Los días imaginados

Solitario dolor de los días que perdimos

  • Nos abruma de nostalgia cuando recorre el barrio de los poetas. Pero esta Soledad no oculta una derrota. Hay esperanzas dentro de cada una de sus lágrimas

La Soledad de San Lorenzo, que cierra la Semana Santa.

La Soledad de San Lorenzo, que cierra la Semana Santa. / diario de sevilla

Esta solitaria Virgen que pasa ahora, delante de una cruz en la que se mece un sudario, la que avanza presurosa, se diría que desgarrada, es la cumbre del dolor de una Madre. Atraviesa con sigilo extasiado las calles de San Lorenzo, como si temiera enajenarse con un rumor que la perturbara, como si fuera indiferente a las saetas, como si sólo viviera dentro de sus pensamientos.

Esta Virgen es la que nos provoca nostalgia en la noche del Sábado Santo. Es la que abre un camino difícil, el que conduce de su soledad a la esperanza, de los silencios de muerte a las campanas de júbilo, de la oscuridad al alba. Es la soledad sonora que no necesita palabras. Es la misma Soledad que le prestó su rostro a un retablo de azulejos en el cementerio, donde todos los días es Sábado Santo, donde la cruz está más alzada, apuntando siempre al cielo. Es allí donde sus lágrimas parecen más espesas.

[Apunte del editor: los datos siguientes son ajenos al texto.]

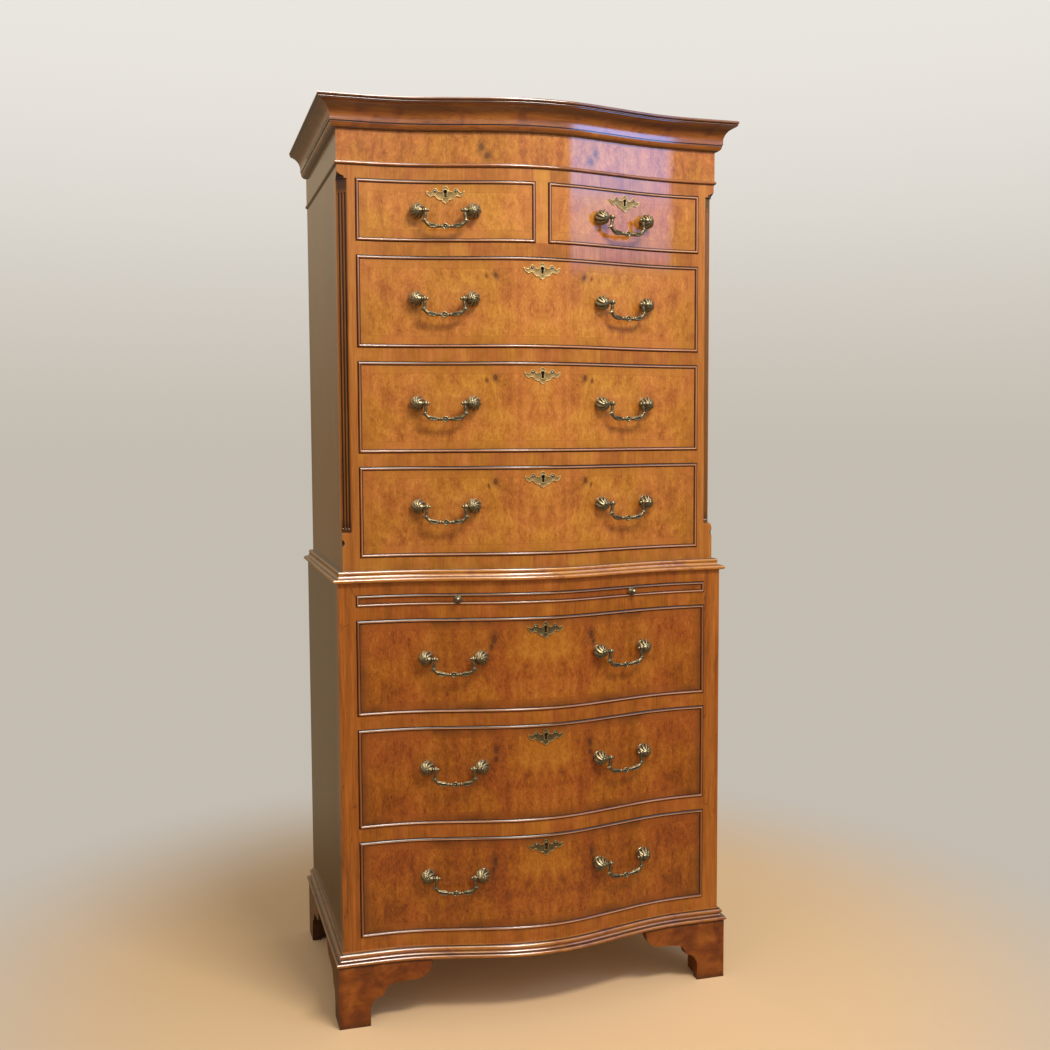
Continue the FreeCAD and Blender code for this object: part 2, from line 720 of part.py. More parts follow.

Va de la oscuridad al alba. Esta es la Soledad sonora que no necesita palabras

Esta Virgen atribulada vive en San Lorenzo, que es el barrio de los poetas. Allí nació Gustavo Adolfo Bécquer, que se bautizó en la pila de San Lorenzo. Y no fue su cofrade, pero ha sido el inspirador de todos los poetas sevillanos con espíritu santo que vinieron detrás de él. En San Lorenzo escribió sus versos barrocos Rafael Laffón. En San Lorenzo apuró Rafael Montesinos las nostalgias de su infancia en la calle Santa Clara y cimentó su admiración becqueriana. En San Lorenzo siguió Joaquín Romero Murube a la Soledad, en aquellas noches antiguas de los viernes santos que perdimos, con el amor de Sevilla en sus labios.

Barrio de los poetas, por donde pasaba el amor, bajo la cruz de una soledad.

Este Gustavo Adolfo Bécquer que leemos ahora nació en la actual calle Conde de Barajas, en 1836. Cuando fue bautizado en San Lorenzo, aquella Virgen era todavía la Soledad de San Miguel. Cuando Bécquer murió en Madrid, en 1870, Ella ya había llegado a San Lorenzo.

Puede que la poesía de Bécquer fuera premonitoria, como si la estuviera viendo: "Los suspiros son aire y van al aire./ Las lágrimas son agua y van al mar./ Dime, mujer, cuando el amor se olvida,/ ¿sabes tú a dónde va?".

Son esos versos de la rima XXXVIII los que están presentes en los ojos de la Soledad. Pero, como escribió el poeta de San Lorenzo: "Yo voy por un camino, ella por otro". Tantas veces nos ocurre en la vida. Caminos que nos separan, caminos que alejan. En ocasiones, no la encontramos, no la seguimos en su recorrido presuroso, de suspiros y lágrimas que se evaporan. La soledad es el estado radical del hombre, que nace solo y se muere solo.

Bécquer no pudo verla ninguna noche de Sábado Santo, cuando la Soledad vuelve a San Lorenzo entre un diluvio de saetas que cruzan la plaza. Pero Bécquer parece que la estaba viendo cuando nos dejó escrito: "Saeta que voladora/ cruza, arrojada al azar,/ sin adivinarse dónde/ temblando se clavará;/ hoja que el árbol seca/ arrebata el vendaval,/ sin que nadie acierte el surco/ donde a caer volverá".

La soledad abruma, porque es el reflejo de nuestro abandono, porque desnuda nuestra conciencia, porque establece una separación entre el ser y la nada.

Sin embargo, en el paso de la Soledad, la alegoría barroca de la muerte está ausente. Está la cruz, pero no vemos a la Canina, ni al pecado. Está el dolor, pero jamás la derrota. Está, por el contrario, el camino, la verdad y la vida. Hay esperanzas dentro de cada una de sus lágrimas.

La Soledad no es el desengaño de una pérdida. Es el tránsito de lo que se nos va. Es el mundo que se acaba en un suspiro. Es el pañuelo que puede limpiar las secuelas de la muerte. Siempre habrá una campana que estará dispuesta a sonar. Siempre nos dice en San Lorenzo que una puerta se cierra, pero nunca estamos solos. Nos acompaña su Soledad.